As many of you might have heard, Gibson’s guitar plants in Memphis & Nashville were raided last week by the US Fish and Wildlife Service and US Customs for possible violations of the Lacey Act, which is an environmental regulation that prohibits the import of specific species of wood from country’s with regulations against the export of those materials. This has obviously raised quite a stir in the music community. Gibson denies any wrong doing, and it is unsure what it is going to happen to the world-renowned instrument company as the case unfolds. This is not the first time that Gibson has faced trouble over possible use of illegal wood. The Nashville facility was raided in 2009, and officials still have not closed that case. The Justice Department is not commenting on any of the raids at this point.

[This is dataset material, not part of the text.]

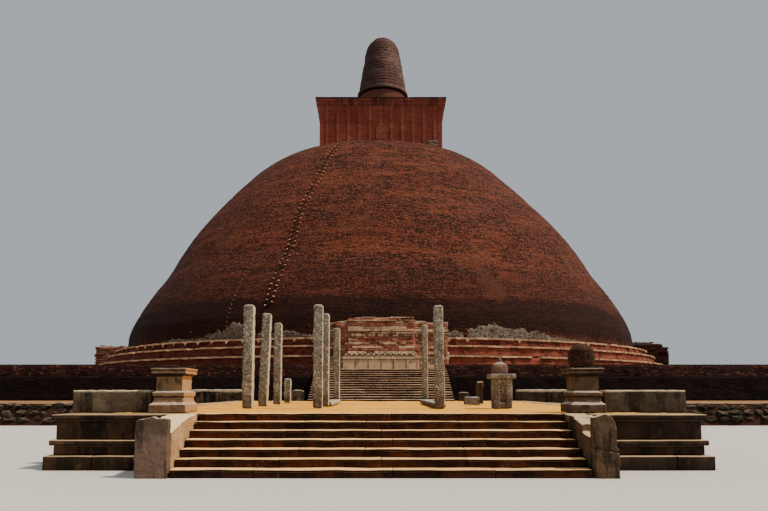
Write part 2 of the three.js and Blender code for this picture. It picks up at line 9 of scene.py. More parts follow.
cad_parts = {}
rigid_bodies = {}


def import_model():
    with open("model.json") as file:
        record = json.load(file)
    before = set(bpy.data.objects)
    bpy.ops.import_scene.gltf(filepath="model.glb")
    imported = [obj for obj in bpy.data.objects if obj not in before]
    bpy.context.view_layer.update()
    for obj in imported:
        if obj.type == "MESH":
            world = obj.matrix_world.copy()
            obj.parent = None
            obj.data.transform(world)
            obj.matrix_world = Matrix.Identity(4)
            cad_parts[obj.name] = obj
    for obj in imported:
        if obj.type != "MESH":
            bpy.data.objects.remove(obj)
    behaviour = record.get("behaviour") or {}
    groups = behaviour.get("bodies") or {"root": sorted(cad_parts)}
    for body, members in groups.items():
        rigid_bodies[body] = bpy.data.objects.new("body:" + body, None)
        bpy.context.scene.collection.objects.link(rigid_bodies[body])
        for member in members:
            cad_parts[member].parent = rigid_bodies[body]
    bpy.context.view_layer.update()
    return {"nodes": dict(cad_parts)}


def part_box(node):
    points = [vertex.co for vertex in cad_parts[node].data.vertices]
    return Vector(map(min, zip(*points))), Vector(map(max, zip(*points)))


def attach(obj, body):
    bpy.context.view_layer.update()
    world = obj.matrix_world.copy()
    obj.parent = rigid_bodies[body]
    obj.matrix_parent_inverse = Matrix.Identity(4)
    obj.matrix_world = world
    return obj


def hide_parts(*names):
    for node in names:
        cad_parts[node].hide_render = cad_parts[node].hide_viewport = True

Numerous outlets are discussing what this might mean for Gibson, guitar shops, and, even, Gibson owners. Some sources are saying that musicians with a guitar made from this illegal wood could face hardships when trying to enter the United States. I did some research this morning, and have amassed some of the articles that have been written. Murfreesboro band, Static Revival was one of the first to blog about the situation, and offers a clip of Gibson CEO, Henry Juszkiewicz, statement to the press. The Wall Street Journal has a pretty good summary of events to date. NPR News did an All Things Considered segment about why the feds seem to be targeting Gibson (you can read and listen to the radio segment online).
I am sure that more information about this will come out in the coming months, and we’ll be watching for updates.